— Start —
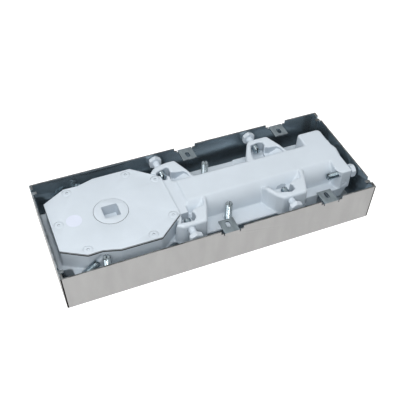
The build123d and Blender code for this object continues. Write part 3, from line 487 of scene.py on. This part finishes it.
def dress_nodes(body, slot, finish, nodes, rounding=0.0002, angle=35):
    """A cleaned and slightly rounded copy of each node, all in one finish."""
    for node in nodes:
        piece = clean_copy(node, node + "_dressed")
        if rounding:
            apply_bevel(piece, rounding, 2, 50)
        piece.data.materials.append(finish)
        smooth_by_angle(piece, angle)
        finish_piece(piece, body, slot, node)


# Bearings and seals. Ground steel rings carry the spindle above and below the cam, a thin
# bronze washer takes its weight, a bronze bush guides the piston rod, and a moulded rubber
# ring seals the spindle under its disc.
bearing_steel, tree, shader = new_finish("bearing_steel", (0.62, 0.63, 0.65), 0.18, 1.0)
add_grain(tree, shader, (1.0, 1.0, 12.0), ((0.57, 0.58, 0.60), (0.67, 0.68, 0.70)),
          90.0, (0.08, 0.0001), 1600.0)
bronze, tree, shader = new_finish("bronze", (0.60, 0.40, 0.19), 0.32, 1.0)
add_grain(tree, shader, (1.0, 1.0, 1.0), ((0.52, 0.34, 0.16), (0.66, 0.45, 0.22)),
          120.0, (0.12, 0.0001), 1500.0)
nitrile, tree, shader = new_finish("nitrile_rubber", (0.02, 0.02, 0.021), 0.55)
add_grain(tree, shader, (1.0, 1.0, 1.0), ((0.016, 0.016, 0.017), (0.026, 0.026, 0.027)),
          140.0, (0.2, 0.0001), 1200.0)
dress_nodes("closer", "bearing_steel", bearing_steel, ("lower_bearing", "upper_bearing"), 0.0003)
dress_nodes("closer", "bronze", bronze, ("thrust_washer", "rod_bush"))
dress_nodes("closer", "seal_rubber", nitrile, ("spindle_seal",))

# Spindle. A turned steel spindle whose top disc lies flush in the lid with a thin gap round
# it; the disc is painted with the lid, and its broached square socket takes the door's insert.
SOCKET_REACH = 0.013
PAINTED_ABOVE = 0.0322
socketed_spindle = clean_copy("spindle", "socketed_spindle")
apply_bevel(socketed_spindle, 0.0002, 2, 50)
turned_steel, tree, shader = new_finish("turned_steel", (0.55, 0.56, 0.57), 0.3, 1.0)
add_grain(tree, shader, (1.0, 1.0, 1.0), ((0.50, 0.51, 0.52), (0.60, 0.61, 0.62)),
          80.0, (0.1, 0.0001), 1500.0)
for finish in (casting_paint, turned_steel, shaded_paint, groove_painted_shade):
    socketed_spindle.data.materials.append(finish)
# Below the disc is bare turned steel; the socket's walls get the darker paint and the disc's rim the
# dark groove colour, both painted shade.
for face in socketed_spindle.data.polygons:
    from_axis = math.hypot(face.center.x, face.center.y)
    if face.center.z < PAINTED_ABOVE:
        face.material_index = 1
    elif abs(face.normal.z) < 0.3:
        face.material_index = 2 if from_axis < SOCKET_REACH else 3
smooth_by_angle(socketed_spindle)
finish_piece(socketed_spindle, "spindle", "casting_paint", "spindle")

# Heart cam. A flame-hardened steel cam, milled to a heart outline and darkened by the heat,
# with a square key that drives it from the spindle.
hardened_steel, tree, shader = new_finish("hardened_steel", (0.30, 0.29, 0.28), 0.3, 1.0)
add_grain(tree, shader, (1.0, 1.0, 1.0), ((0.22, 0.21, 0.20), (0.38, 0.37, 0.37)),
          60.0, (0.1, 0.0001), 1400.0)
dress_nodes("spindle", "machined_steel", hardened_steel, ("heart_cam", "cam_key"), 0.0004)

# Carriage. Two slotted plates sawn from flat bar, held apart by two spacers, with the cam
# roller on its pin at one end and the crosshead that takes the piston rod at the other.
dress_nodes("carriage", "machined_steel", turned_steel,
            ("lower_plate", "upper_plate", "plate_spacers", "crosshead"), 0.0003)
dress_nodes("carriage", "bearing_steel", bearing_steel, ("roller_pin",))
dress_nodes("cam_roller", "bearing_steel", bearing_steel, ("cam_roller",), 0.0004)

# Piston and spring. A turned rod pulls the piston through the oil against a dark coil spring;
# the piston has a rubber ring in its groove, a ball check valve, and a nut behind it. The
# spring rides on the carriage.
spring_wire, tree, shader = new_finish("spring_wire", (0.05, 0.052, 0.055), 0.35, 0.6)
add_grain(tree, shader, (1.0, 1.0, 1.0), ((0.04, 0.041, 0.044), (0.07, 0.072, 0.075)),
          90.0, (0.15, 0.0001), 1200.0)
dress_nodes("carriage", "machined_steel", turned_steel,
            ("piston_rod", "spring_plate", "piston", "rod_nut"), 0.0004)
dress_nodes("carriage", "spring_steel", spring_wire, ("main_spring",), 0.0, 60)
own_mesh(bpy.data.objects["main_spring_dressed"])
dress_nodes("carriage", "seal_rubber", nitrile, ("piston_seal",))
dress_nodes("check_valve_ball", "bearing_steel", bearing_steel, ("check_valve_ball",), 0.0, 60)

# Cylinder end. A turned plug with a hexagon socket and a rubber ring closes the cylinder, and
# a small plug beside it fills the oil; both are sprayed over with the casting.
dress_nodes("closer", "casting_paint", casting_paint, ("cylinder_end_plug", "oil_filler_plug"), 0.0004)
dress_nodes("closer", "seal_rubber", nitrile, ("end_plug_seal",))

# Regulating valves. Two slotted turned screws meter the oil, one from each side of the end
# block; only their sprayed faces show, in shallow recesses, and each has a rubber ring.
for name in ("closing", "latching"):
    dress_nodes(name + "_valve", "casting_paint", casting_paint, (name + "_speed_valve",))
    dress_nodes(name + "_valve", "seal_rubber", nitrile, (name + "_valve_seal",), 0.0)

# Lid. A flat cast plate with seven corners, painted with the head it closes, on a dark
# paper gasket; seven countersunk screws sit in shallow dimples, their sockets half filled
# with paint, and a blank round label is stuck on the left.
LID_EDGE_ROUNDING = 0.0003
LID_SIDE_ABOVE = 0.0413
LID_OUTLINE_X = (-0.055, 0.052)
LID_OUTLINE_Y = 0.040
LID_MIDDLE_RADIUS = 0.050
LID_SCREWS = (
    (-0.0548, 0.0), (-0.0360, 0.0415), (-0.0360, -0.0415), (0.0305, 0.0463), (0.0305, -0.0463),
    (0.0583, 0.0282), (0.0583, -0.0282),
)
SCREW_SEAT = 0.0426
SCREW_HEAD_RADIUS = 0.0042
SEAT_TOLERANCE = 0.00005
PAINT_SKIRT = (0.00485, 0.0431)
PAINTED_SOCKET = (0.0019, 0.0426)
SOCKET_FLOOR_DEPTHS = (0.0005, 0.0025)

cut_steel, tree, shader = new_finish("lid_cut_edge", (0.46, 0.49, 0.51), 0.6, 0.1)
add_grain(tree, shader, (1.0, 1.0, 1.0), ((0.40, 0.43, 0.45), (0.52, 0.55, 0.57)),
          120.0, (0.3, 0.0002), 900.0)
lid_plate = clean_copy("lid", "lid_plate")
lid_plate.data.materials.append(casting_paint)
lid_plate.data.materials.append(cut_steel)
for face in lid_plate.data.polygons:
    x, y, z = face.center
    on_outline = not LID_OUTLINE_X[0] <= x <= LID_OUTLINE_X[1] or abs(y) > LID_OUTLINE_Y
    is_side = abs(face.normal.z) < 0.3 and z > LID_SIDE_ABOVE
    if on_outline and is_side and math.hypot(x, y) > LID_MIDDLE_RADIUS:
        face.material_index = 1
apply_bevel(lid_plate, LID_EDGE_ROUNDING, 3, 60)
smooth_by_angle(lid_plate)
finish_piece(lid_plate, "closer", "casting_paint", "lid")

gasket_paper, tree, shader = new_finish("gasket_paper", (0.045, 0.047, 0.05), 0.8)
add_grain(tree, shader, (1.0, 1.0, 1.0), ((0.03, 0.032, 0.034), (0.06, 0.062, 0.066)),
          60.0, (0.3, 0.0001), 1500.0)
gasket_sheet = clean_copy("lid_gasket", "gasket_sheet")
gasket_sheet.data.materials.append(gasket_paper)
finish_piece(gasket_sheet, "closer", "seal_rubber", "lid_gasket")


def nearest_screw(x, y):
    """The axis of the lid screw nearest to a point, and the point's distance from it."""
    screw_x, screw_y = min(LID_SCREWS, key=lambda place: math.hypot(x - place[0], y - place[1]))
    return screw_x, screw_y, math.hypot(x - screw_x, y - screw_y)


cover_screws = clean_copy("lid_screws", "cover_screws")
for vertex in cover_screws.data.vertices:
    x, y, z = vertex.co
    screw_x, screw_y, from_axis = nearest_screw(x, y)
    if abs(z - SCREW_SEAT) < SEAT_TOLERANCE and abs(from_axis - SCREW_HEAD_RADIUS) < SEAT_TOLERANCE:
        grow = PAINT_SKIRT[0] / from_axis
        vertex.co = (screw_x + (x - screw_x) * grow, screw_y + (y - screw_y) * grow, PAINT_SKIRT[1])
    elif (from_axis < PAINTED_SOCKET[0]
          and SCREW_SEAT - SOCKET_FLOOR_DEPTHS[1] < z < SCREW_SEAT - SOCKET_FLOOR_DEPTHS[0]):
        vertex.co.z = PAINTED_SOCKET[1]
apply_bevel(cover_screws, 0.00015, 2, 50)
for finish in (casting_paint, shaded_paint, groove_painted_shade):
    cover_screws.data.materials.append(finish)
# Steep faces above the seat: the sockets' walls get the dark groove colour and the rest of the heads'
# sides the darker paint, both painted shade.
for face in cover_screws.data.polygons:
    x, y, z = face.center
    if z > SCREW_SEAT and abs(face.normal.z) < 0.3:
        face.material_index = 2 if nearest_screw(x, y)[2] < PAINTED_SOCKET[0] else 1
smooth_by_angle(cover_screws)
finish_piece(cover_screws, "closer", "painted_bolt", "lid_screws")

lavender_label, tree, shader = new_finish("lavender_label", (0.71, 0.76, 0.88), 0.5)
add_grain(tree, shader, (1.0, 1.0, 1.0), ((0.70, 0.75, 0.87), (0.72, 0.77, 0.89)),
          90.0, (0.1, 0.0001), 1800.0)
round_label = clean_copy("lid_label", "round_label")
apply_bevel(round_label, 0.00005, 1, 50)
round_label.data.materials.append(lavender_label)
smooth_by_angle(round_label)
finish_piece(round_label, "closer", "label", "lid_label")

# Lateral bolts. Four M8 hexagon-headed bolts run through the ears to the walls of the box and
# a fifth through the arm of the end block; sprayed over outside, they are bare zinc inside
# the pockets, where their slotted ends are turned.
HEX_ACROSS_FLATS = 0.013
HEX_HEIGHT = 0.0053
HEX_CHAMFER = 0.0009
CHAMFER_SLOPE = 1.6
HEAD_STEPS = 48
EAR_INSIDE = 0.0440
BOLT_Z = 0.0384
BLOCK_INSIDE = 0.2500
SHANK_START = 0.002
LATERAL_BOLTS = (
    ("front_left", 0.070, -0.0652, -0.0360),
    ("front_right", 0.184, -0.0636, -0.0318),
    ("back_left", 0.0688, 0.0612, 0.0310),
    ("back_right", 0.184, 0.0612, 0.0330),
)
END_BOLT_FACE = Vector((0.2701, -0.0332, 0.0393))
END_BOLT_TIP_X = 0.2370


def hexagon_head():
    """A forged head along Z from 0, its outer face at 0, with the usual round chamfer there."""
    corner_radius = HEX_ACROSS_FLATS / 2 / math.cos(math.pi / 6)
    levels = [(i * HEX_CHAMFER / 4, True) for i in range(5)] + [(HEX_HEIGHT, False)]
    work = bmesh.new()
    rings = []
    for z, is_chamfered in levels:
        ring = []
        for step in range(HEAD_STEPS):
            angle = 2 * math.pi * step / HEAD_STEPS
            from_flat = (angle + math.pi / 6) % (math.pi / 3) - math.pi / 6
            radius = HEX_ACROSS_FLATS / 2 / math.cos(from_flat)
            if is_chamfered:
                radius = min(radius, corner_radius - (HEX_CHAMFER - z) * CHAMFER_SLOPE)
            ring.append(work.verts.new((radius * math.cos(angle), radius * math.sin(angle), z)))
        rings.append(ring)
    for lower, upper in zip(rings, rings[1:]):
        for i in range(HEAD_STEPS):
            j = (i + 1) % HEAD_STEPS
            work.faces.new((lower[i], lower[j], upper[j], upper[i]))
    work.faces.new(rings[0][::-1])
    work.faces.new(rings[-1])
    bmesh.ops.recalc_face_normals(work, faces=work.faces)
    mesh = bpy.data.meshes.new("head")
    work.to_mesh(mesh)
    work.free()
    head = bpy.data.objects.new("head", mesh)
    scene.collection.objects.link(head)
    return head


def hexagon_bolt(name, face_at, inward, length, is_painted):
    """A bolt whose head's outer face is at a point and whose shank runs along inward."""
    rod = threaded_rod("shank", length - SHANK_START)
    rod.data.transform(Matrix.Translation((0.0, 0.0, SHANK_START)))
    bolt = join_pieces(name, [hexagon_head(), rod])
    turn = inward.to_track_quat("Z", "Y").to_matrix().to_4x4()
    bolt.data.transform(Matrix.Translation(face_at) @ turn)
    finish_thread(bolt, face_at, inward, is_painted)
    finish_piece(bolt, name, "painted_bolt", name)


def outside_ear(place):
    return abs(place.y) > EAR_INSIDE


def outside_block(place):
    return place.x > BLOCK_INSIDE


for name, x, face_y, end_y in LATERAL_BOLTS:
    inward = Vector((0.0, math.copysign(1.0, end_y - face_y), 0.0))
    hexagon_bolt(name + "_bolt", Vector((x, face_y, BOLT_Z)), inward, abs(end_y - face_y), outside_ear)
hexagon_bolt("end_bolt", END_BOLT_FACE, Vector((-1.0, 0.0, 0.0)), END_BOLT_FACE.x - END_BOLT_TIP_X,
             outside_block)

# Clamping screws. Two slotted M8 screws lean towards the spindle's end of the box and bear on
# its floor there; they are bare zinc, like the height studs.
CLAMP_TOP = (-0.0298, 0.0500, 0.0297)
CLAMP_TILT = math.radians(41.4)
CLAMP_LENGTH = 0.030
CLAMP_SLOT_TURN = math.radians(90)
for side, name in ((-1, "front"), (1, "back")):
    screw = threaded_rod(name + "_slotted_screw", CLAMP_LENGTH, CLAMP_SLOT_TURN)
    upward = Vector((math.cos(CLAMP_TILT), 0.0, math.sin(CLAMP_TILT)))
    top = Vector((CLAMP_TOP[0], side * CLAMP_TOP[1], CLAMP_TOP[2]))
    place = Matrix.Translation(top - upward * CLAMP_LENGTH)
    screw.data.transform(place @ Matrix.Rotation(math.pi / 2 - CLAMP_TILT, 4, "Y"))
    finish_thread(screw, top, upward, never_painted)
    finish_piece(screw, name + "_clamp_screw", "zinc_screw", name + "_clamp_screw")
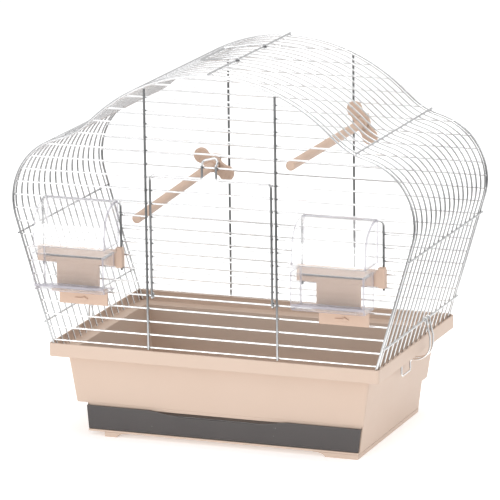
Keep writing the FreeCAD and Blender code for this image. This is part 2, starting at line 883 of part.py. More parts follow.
— End —
:: Task directions ::
Scan the entries above for the word "this" and collect each line holding it.

:: Solution to the exercise ::
The build123d and Blender code for this object continues. Write part 3, from line 487 of scene.py on. This part finishes it.
Keep writing the FreeCAD and Blender code for this image. This is part 2, starting at line 883 of part.py. More parts follow.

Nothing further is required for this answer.